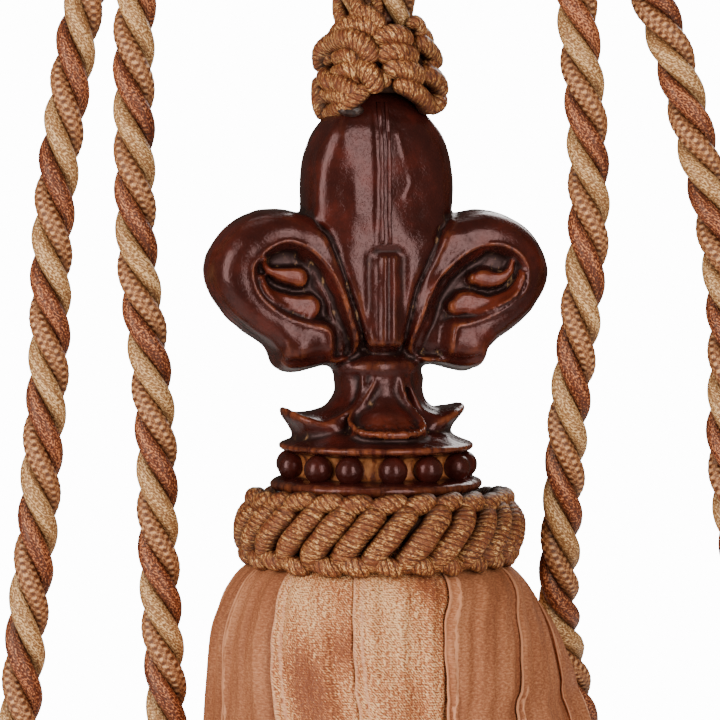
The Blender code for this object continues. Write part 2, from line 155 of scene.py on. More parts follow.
def line_distance(x, z, line, widths=False):
    """How far each place is from a line, and with widths the line's own width nearest to it."""
    line = np.array(line, float)
    best = np.full(x.shape, 1e9)
    width = np.zeros(x.shape)
    for start, end in zip(line, line[1:]):
        step = end[:2] - start[:2]
        share = ((x - start[0]) * step[0] + (z - start[1]) * step[1]) / max(step.dot(step), 1e-9)
        share = np.clip(share, 0, 1)
        gone = np.hypot(x - start[0] - share * step[0], z - start[1] - share * step[1])
        nearer = gone < best
        best = np.where(nearer, gone, best)
        if widths:
            width = np.where(nearer, start[2] + share * (end[2] - start[2]), width)
    return (best, width) if widths else best


def inside_outline(x, z, outline):
    """Whether each place lies inside a closed outline."""
    crossings = np.zeros(x.shape, int)
    for (x1, z1), (x2, z2) in zip(outline, np.roll(outline, -1, axis=0)):
        where = x1 + (z - z1) / ((z2 - z1) or 1e-9) * (x2 - x1)
        crossings += ((z1 > z) != (z2 > z)) & (x < where)
    return crossings % 2 == 1


# ---------------------------------------------------------------- meshes

WEAVE_UNIT = 100.0  # how many mm 1 stands for in a mesh's places along its cloth or yarn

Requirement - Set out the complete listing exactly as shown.

Finished task -
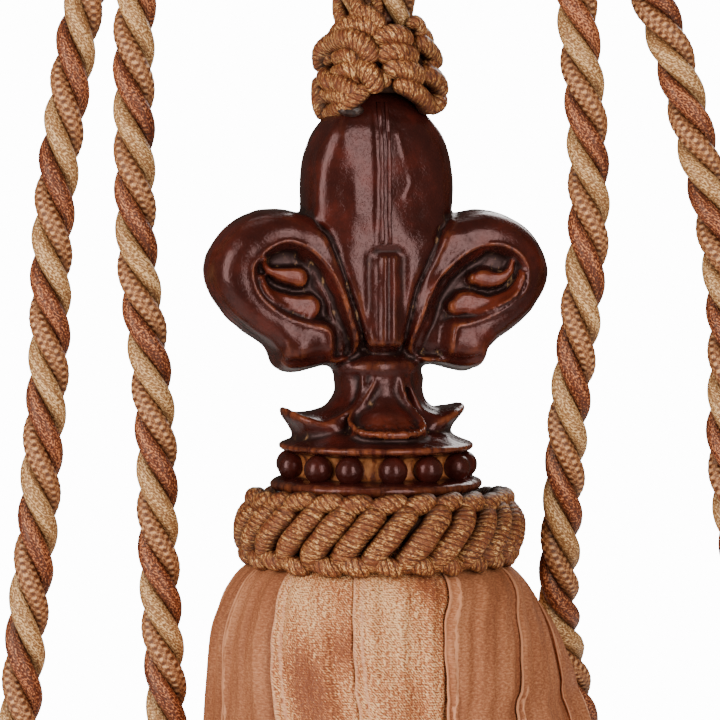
The Blender code for this object continues. Write part 2, from line 155 of scene.py on. More parts follow.
def line_distance(x, z, line, widths=False):
    """How far each place is from a line, and with widths the line's own width nearest to it."""
    line = np.array(line, float)
    best = np.full(x.shape, 1e9)
    width = np.zeros(x.shape)
    for start, end in zip(line, line[1:]):
        step = end[:2] - start[:2]
        share = ((x - start[0]) * step[0] + (z - start[1]) * step[1]) / max(step.dot(step), 1e-9)
        share = np.clip(share, 0, 1)
        gone = np.hypot(x - start[0] - share * step[0], z - start[1] - share * step[1])
        nearer = gone < best
        best = np.where(nearer, gone, best)
        if widths:
            width = np.where(nearer, start[2] + share * (end[2] - start[2]), width)
    return (best, width) if widths else best


def inside_outline(x, z, outline):
    """Whether each place lies inside a closed outline."""
    crossings = np.zeros(x.shape, int)
    for (x1, z1), (x2, z2) in zip(outline, np.roll(outline, -1, axis=0)):
        where = x1 + (z - z1) / ((z2 - z1) or 1e-9) * (x2 - x1)
        crossings += ((z1 > z) != (z2 > z)) & (x < where)
    return crossings % 2 == 1


# ---------------------------------------------------------------- meshes

WEAVE_UNIT = 100.0  # how many mm 1 stands for in a mesh's places along its cloth or yarn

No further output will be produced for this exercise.